Have you ever been anxious about your anxiety? Same. Stop doing that!

Instead of analyzing every single event of my life or the ways those events make me feel, I’m ready to no longer exert so much effort into caring. We are all on an eroded mountain oscillating between various heights. Sometimes we’ll find ourselves dangling from a ledge and other times we’ll discover a brand new peak. Our place in the journey doesn’t determine how worthy we are. 

Clutter is like the junk food of my home.

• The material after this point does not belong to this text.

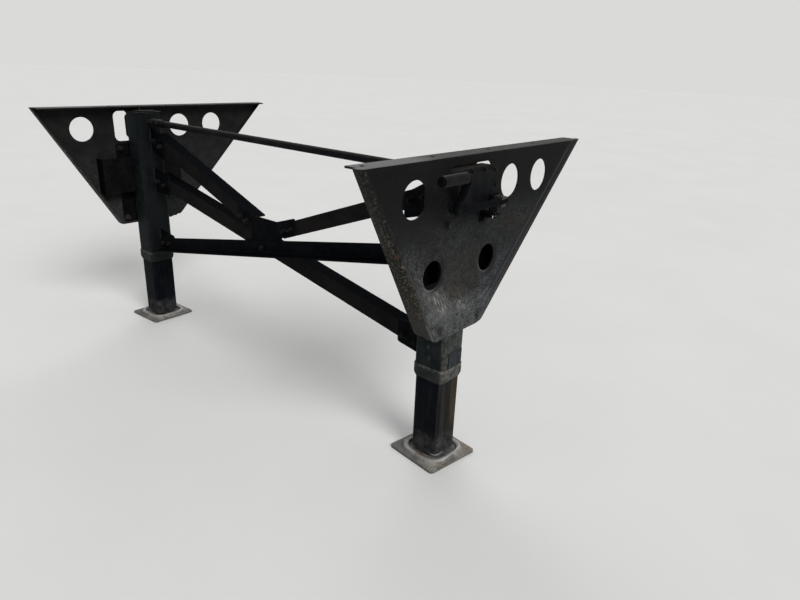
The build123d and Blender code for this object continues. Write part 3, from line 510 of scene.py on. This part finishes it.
def shoe_finish():
    """Pressed shoes: grey-beige dirt over worn paint, rim paler with a painted highlight, well darkened as painted
    shade, some rust.
    """
    f = Finish("shoe_dirt")
    h = f.add(f.z, MOUNT_H * MM)
    big, mid = f.noise(9.0, 3), f.noise(30.0, 5, 0.62)
    fine, grit = f.noise(170.0, 4, 0.7), f.noise(640.0, 3, 0.65)
    cx = f.x
    cy = f.sub(f.y, f.mul(f.math("SIGN", f.y), TRACK * MM))         # outboard is negative on the left shoe
    left = f.ramp(f.y, 0.0, -0.5)
    dirt = f.mix(f.ramp(f.add(f.mul(mid, 0.6), f.mul(fine, 0.4)), 0.42, 0.58), (0.098, 0.092, 0.083), (0.222, 0.213, 0.195))
    col = f.mix(f.ramp(big, 0.50, 0.68, 0.0, 0.5), dirt, (0.128, 0.110, 0.090))
    # painted shade and dirt: darker at the front, inboard corner
    shade = f.mul(f.ramp(f.add(cx, f.mul(cy, -0.7)), -0.030, -0.150), 0.78)
    col = f.mix(shade, col, f.mix(mid, (0.052, 0.050, 0.046), (0.098, 0.094, 0.088)))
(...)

My husband and I got an Elfa Closet as a wedding gift and it has changed our lives. It’s beautiful, minimal, and exposed (we had those old, rickety sliding doors on our closet and I was like… be gone). Therefore, it has to stay tidy for peace of mind. The space, albeit small, incentivized me to reorganize our entire home which in turn encouraged me to get rid of a ton of stuff. The house literally felt lighter and I plan on keeping it that way.

My nighttime routine is as important as my morning routine.

This could be a separate blog post entirely. Your night sets up your morning. It is the prelude to your sleep which will contribute to how you feel when you wake up. Finding a rhythm that prepares you for success is so important. My favorite ways to feel good at night:

  • Quality time with my husband and dogs
  • Herbal tea 
  • My diffuser on or candle burning
  • Movement; ideally a night walk but only if it’s early enough (take your phone and a headlamp)
  • A light read
  • Free writing and priority setting

Boundaries are a form of protection.

“I don’t think we talk enough about the sadness and the grief that can come when we set boundaries with those we love.”

-Silve Khoaucasian

This is an intention I’ve set before. It’s a hard one to learn. I’ve practiced this meditation and it works quite well: I think of the space around me as an eggshell, delicate yet defined. I imagine that just before information flows through me, it’s tested and studied, through my very own filter. I see and feel protection in my mind’s eye, my thinking, which has a direct impact on my heart, my being. Basically, I hit pause before I respond. I bask in time. 

Eat the colors of the rainbow.

I love how simple this is. There doesn’t have to be a specific diet in place or a bunch of restrictions, so long as you don’t have intolerances or allergies of course. Food is meant to nourish your body. It’s as simple as that. Intense color in vegetables signifies loads of phytonutrients, biologically active substances that protect plants from viruses and bacteria and offer similar benefits to humans. Skittles was on to something when they said to ‘taste the rainbow’.

Look up.

This year for my 30th, instead of reflecting on the last decade or setting new goals, I stayed present. I thought of all the things and people I love in this time of my life and it filled me with so much joy. There is meaning in your surroundings, the ones you inhabit right now. Look up at the sky, make eye contact with your grocer, massage your face, and love on your life. Immerse yourself in your environment.

Snail mail is still important.

Growing up, thank you cards were non-negotiable. Even if a friend invited me over for a sleep-over, I had to write a thank you card for her family’s hospitality. Snail mail is often lost on us and that is a shame. There is nothing quite as timeless as writing a handwritten letter. It is a physical act of kindness, acknowledgment, and gratitude; and it only takes a few moments.

I must make time to do nothing.

My brain is an organ. It needs care and restoration too. If you haven’t noticed, as I lay out intentions for the new year, I’m a driven, goal-oriented person. I have no patience for unproductive days. And thus, what I really need is an unproductive day. It’s like giving my muscles a break from exercising. They can’t strengthen without a rest day. Sometimes a full day isn’t attainable but even just a few hours to lie around, whether in some grass or on a couch, can work wonders.